Sarah Plovnick is a PhD candidate in ethnomusicology at the University of California, Berkeley. She uses ethnographic methods to study the role of audio communication in contentious political environments. Her dissertation, entitled “Sounding Through the Firewall: A Narrative of Audio Communication Between Taiwan and China,” examines the recent history of the Taiwan Strait (1949-today) from the perspective of music and sound.
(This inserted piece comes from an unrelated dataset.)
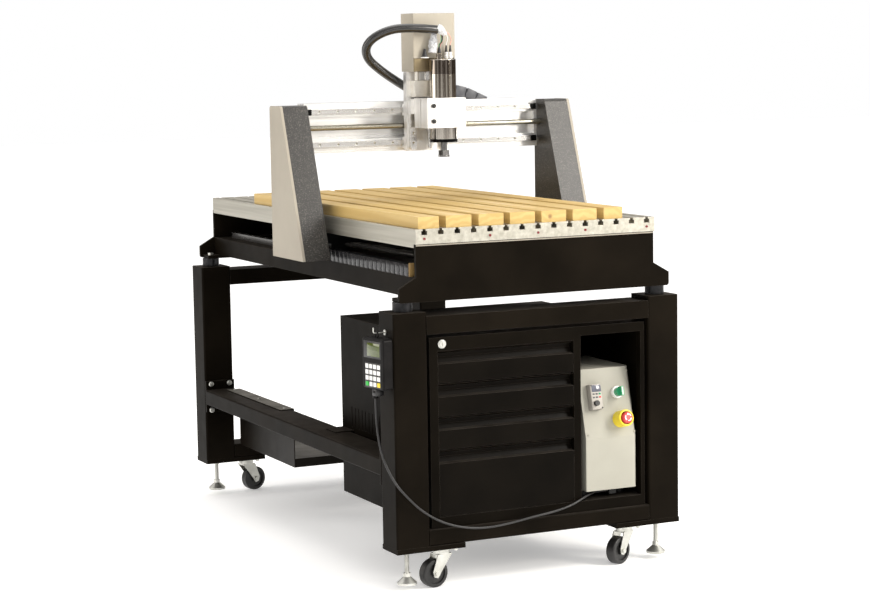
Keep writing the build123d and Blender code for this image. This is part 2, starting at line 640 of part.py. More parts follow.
def x_motor():
    """The motor inside the right upright, and the bearings in both uprights' walls."""
    y, z = X_SCREW
    motor = block((430.4, 472), (y - 25, y + 25), (z - 25, z + 25))
    motor = chamfer(motor.edges().filter_by(Axis.X), 4)
    bearing = ring(10, X_SCREW_R + 0.05, (UPRIGHT_X[0], y, z), (UPRIGHT_X[0] + 5, y, z))
    return group([motor] + both_sides(bearing))


# ---------------------------------------------------------------- cross carriage
def x_carriage():
    """Carriage plate with its rail blocks and nut, and the bracket of the cable chain."""
    plate = block(CARRIAGE_X, CARRIAGE_Y, CARRIAGE_Z)
    plate = fillet(plate.edges().filter_by(Axis.Y), 4)
    solids = [plate]
    back = CARRIAGE_Y[1]
    for z in X_RAIL_Z:
        for x in ((-68, -16), (8, 60)):
            carrier = block(x, (back, BEAM_Y[0] - 4), (z - 17, z + 17))
            half = RAIL_W / 2 + 0.4
            carrier -= block(x, (BEAM_Y[0] - RAIL_W - 0.4, BEAM_Y[0]), (z - half, z + half))
            solids.append(carrier)
    y, z = X_SCREW
    nut = block((-34, 26), (back, -66), (z - 22, z + 22))
    solids.append(nut - rod(X_SCREW_R + 0.05, (-40, y, z), (30, y, z)))
    chain_floor = CHAIN_LINE - CHAIN_HALF
    shelf = block((20, 110), (back, CHAIN_Y[1]), (chain_floor - 7.5, chain_floor - 3.5))
    solids.append(shelf + block((72, 110), CHAIN_Y, (chain_floor - 3.5, chain_floor)))
    return group(solids)


def x_chain():
    """The cable chain: it leaves the carriage to the right, droops and comes back behind the beam."""
    start, straight, slope = 70.0, 120.0, 60.0
    droop, tight, turn = 190.0, 58.0, 25.0
    sine, cosine = math.sin(math.radians(turn)), math.cos(math.radians(turn))
    bend = (straight + droop * sine, CHAIN_LINE - droop * (1 - cosine))
    drop = (bend[0] + slope * cosine, bend[1] - slope * sine)
    hub = (drop[0] - tight * sine, drop[1] - tight * cosine)
    low = hub[1] - tight
    pieces = Line((start, CHAIN_LINE), (straight, CHAIN_LINE))
    pieces += CenterArc((straight, CHAIN_LINE - droop), droop, 90, -turn)
    pieces += Line(bend, drop)
    pieces += CenterArc(hub, tight, 90 - turn, -(180 - turn))
    pieces += Line((hub[0], low), (-60, low))
    path = Plane.XZ.offset(-(CHAIN_Y[0] + CHAIN_Y[1]) / 2) * Wire(pieces.edges())
    start_plane = Plane(origin=path @ 0, x_dir=(0, 1, 0), z_dir=path % 0)
    return sweep(start_plane * Rectangle(CHAIN_Y[1] - CHAIN_Y[0], 2 * CHAIN_HALF), path=path)


def z_motor_cover():
    cover = block(COVER_X, COVER_Y, COVER_Z)
    wall = 2.0
    upright = cover.edges().filter_by(Axis.Z)
    cover = fillet(upright, 3)
    inside_y = (COVER_Y[0] + wall, COVER_Y[1] - wall)
    cover -= block((COVER_X[0] + wall, COVER_X[1] - wall), inside_y, (COVER_Z[0], COVER_Z[1] - wall))
    return cover - block(COVER_X, (COVER_Y[0], COVER_Y[0] + 4), (COVER_Z[0], COVER_FRONT_Z))


def z_drive():
    """The motor over the vertical screw, its mount, the pillars and the bearing block."""
    x, y = Z_SCREW
    front = SPINDLE[1] + SPINDLE_R + 0.5
    mount = block((-58, 50), (front, CARRIAGE_Y[1]), (CARRIAGE_Z[1], COVER_FRONT_Z))
    mount -= rod(8, (x, y, CARRIAGE_Z[1]), (x, y, COVER_FRONT_Z))
    bearing = block((-58, 50), (front, CARRIAGE_Y[0]), (1346, 1395))
    bearing -= rod(Z_SCREW_R + 0.05, (x, y, 1340), (x, y, 1400))
    motor = block((x - 28.5, x + 28.5), (y - 28.5, y + 28.5), (COVER_FRONT_Z, 1570))
    solids = [mount, bearing, chamfer(motor.edges().filter_by(Axis.Z), 5)]
    for px in (-46, 38):
        solids.append(rod(6, (px, -132, 1395), (px, -132, CARRIAGE_Z[1])))
    return group(solids)


def z_rails():
    """Two vertical guide rails with rounded lower ends."""
    solids = []
    for x in Z_RAIL_X:
        rail = block((x - 10, x + 10), (-124, CARRIAGE_Y[0]), (1186, 1344))
        low = rail.edges().filter_by(Axis.Y).filter_by_position(Axis.Z, 1185, 1187)
        solids.append(fillet(low, 9.5))
    return group(solids)


def z_screw():
    x, y = Z_SCREW
    return rod(Z_SCREW_R, (x, y, 1190), (x, y, 1461.5)) + rod(15, (x, y, 1397), (x, y, 1420))


# ---------------------------------------------------------------- spindle slide
def spindle_clamp():
    """The split clamp with its two screws, and the blocks and nut behind it."""
    sx, sy = SPINDLE
    clamp = block(CLAMP_X, CLAMP_Y, CLAMP_Z)
    clamp = fillet(clamp.edges().filter_by(Axis.Z), 2)
    clamp -= rod(SPINDLE_R, (sx, sy, CLAMP_Z[0]), (sx, sy, CLAMP_Z[1]))
    clamp -= block((CLAMP_X[0], sx - SPINDLE_R + 5), (sy - 1.5, sy + 1.5), CLAMP_Z)
    solids = [clamp]
    for z in (1273.5, 1319.5):
        screw = rod(6, (-37.5, CLAMP_Y[0], z), (-37.5, CLAMP_Y[0] - 5, z))
        solids.append(screw - rod(3, (-37.5, CLAMP_Y[0] - 2, z), (-37.5, CLAMP_Y[0] - 6, z)))
    behind = (CLAMP_Y[1], -113.0)
    for x in Z_RAIL_X:
        carrier = block((x - 14, x + 14), behind, (1294, 1340))
        solids.append(carrier - block((x - 10.4, x + 10.4), (-124.4, -110), (1294, 1340)))
    x, y = Z_SCREW
    nut = block((x - 20, x + 20), behind, (1304, 1340))
    solids.append(nut - rod(Z_SCREW_R + 0.05, (x, y, 1300), (x, y, 1345)))
    return group(solids)


def spindle_body():
    x, y = SPINDLE
    body = rod(SPINDLE_R, (x, y, 1212), (x, y, 1459))
    body = fillet(body.edges().filter_by(GeomType.CIRCLE).sort_by(Axis.Z)[-1], 3)
    body += rod(42.5, (x, y, 1209), (x, y, 1218))
    body += rod(10, (x - 10, y, 1459), (x - 10, y, 1476))
    for px, py in ((x + 20, y - 14), (x + 20, y + 14)):
        body += rod(5, (px, py, 1459), (px, py, 1478))
    return body


def spindle_nose():
    """The turning nose and its collet nut."""
    x, y = SPINDLE
    nose = rod(10, (x, y, 1184), (x, y, 1208.7))
    nose += rod(17.5, (x, y, 1170), (x, y, 1184)) & hexagon(32, (x, y, 1164), 30)
    nose += rod(17.5, (x, y, 1164), (x, y, 1170))
    return nose - rod(3, (x, y, 1160), (x, y, 1190))


def cable_conduit():
    return tube_along(HOSE_ROUTE, HOSE_R, "cable_conduit")


# ---------------------------------------------------------------- writing the parts
PARTS = {
    "stand_legs": stand_legs, "stand_rails": stand_rails, "fasteners": fasteners,
    "isolators": isolators, "caster_plates": caster_plates, "base_end_plates": base_end_plates,
    "base_rails": base_rails, "y_rails": y_rails, "y_screw_drive": y_screw_drive,
    "y_screw": y_screw, "y_chain": y_chain, "bed_plate": bed_plate,
    "spoilboard_slats": spoilboard_slats, "cabinet_shell": cabinet_shell,
    "drawer_lock": drawer_lock, "rear_tray": rear_tray, "control_box": control_box,
    "inverter": inverter, "inverter_knob": inverter_knob, "switch_bezel": switch_bezel,
    "rotary_switch": rotary_switch, "estop_collar": estop_collar, "estop_button": estop_button,
    "pendant_body": pendant_body, "pendant_keys": pendant_keys, "pendant_screen": pendant_screen,
    "pendant_cord": pendant_cord, "gantry_uprights": gantry_uprights,
    "upright_side_panels": upright_side_panels, "gantry_crossmember": gantry_crossmember,
    "gantry_beam": gantry_beam, "x_rails": x_rails, "x_screw": x_screw, "x_motor": x_motor,
    "x_carriage": x_carriage, "x_chain": x_chain, "z_motor_cover": z_motor_cover,
    "z_drive": z_drive, "z_rails": z_rails, "z_screw": z_screw, "spindle_clamp": spindle_clamp,
    "spindle_body": spindle_body, "spindle_nose": spindle_nose, "cable_conduit": cable_conduit,
}

os.makedirs("parts", exist_ok=True)
for name, make in PARTS.items():
    export_step(make(), f"parts/{name}.step")
for i, corner in enumerate(CORNER_NAMES):
    export_step(caster_fork(i), f"parts/caster_fork_{corner}.step")
    export_step(caster_wheel(i), f"parts/caster_wheel_{corner}.step")
    export_step(levelling_foot(i), f"parts/levelling_foot_{corner}.step")
for i in range(len(DRAWER_Z)):
    export_step(drawer(i), f"parts/drawer_{len(DRAWER_Z) - i}.step")
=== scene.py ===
import json
import math
import random

import bmesh
import bpy
from mathutils import Matrix, Vector


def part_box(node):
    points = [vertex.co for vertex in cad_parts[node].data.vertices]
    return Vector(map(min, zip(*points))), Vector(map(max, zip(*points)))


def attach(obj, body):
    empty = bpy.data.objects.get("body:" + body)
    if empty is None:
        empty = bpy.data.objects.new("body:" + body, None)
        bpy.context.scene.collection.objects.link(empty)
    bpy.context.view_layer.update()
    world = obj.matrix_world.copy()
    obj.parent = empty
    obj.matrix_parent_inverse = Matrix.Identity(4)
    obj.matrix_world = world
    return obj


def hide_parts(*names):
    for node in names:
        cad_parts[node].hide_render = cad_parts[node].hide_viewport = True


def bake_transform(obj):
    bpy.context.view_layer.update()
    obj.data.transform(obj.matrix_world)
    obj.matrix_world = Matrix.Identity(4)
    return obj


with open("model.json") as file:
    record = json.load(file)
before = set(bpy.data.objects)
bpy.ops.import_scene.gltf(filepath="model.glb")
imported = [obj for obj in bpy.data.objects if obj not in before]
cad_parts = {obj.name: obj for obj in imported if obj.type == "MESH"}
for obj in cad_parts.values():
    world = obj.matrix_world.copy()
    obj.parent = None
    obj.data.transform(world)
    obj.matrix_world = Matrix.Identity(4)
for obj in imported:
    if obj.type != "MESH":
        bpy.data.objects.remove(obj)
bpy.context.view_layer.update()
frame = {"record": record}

MM = 0.001
RAIL_SCREW_RISE = 0.00012
X_RAIL_FACE, Z_RAIL_FACE, Y_RAIL_TOP = -0.078, -0.124, 0.888
X_RAIL_LENGTH = 0.74


# ---------------------------------------------------------------- camera and light
def make_camera():
    """A long lens, low and to the left of the machine's front."""
    focal_px, frame_px, sensor = 2214.87, 870.0, 36.0
    azimuth, elevation, roll = (math.radians(a) for a in (-25.251, 6.4541, -0.9461))
    back = Vector((math.sin(azimuth) * math.cos(elevation), -math.cos(azimuth) * math.cos(elevation),
                   math.sin(elevation)))
    right = (-back).cross(Vector((0, 0, 1))).normalized()
    up = right.cross(-back)
    rolled_right = right * math.cos(roll) + up * math.sin(roll)
    rolled_up = up * math.cos(roll) - right * math.sin(roll)
    axes = (rolled_right, rolled_up, back)
    data = bpy.data.cameras.new("camera")
    data.sensor_width = sensor
    data.lens = focal_px * sensor / frame_px
    data.clip_end = 60
    camera = bpy.data.objects.new("camera", data)
    bpy.context.collection.objects.link(camera)
    turn = Matrix(axes).transposed().to_4x4()
    camera.matrix_world = Matrix.Translation((-2.8845, -6.2543, 1.488)) @ turn
    bpy.context.scene.camera = camera


def area_light(name, place, target, size, power, colour=(1, 1, 1)):
    data = bpy.data.lights.new(name, "AREA")
    data.shape = "RECTANGLE"
    data.size, data.size_y = size
    data.energy = power
    data.color = colour
    light = bpy.data.objects.new(name, data)
    bpy.context.collection.objects.link(light)
    aim = (Vector(target) - Vector(place)).to_track_quat("-Z", "Y")
    light.matrix_world = Matrix.Translation(place) @ aim.to_matrix().to_4x4()


def sky_light(strength):
    """An even, very soft light from straight above, so that the floor stays pale to its far edge."""
    data = bpy.data.lights.new("sky_light", "SUN")
    data.energy = strength
    data.angle = math.radians(150)
    light = bpy.data.objects.new("sky_light", data)
    bpy.context.collection.objects.link(light)


def make_world():
    """White for the camera; the metal mirrors a dim room with brown walls and bright panels."""
    world = bpy.data.worlds.new("studio")
    bpy.context.scene.world = world
    world.use_nodes = True
    tree = world.node_tree
    coord = tree.nodes.new("ShaderNodeTexCoord")
    panels = tree.nodes.new("ShaderNodeTexNoise")
    panels.inputs["Scale"].default_value = 2.1
    panels.inputs["Detail"].default_value = 0.0
    stretch = tree.nodes.new("ShaderNodeMapping")
    stretch.inputs["Scale"].default_value = (1.0, 1.0, 0.25)
    tree.links.new(coord.outputs["Generated"], stretch.inputs["Vector"])
    tree.links.new(stretch.outputs["Vector"], panels.inputs["Vector"])
    ramp = tree.nodes.new("ShaderNodeValToRGB")
    tree.links.new(panels.outputs["Fac"], ramp.inputs["Fac"])
    stops = [(0.40, (0.16, 0.125, 0.10)), (0.49, (0.34, 0.29, 0.24)), (0.53, (1.0, 0.98, 0.95))]
    ramp.color_ramp.elements.new(0.5)
    for element, (position, colour) in zip(ramp.color_ramp.elements, stops):
        element.position = position
        element.color = (*colour, 1)
    room = tree.nodes["Background"]
    room.inputs["Strength"].default_value = 0.62
    tree.links.new(ramp.outputs["Color"], room.inputs["Color"])
    backdrop = tree.nodes.new("ShaderNodeBackground")
    backdrop.inputs["Color"].default_value = (1, 1, 1, 1)
    path = tree.nodes.new("ShaderNodeLightPath")
    mix = tree.nodes.new("ShaderNodeMixShader")
    tree.links.new(path.outputs["Is Camera Ray"], mix.inputs[0])
    tree.links.new(room.outputs["Background"], mix.inputs[1])
    tree.links.new(backdrop.outputs["Background"], mix.inputs[2])
    tree.links.new(mix.outputs["Shader"], tree.nodes["World Output"].inputs["Surface"])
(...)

Originally from the Boston area, she completed a B.A. in Music and Comparative Arts at Washington University in St. Louis. Prior to her doctoral studies, she spent a year in the Dominican Republic, during which she studied the intersection of jazz with Afro-Dominican musics and taught youth music at the DREAM Project. She completed her M.A. in ethnomusicology at UC Berkeley in 2019, with a focus on Puerto Rican music in the aftermath of the 2017 hurricanes. She is a co-founder of the Berkeley Computational Music Research working group.

Her research has been supported by Fulbright-Hays DDRA, the Taiwan Ministry of Education, the Taiwan Center for Chinese Studies, the Global Taiwan Institute, the UC Berkeley Center for Chinese Studies, UC Berkeley Global International and Area Studies, the Taiwan Ministry of Foreign Affairs, the US Dept. of Education’s Foreign Language and Area Studies program (FLAS), and Fulbright-mtvU.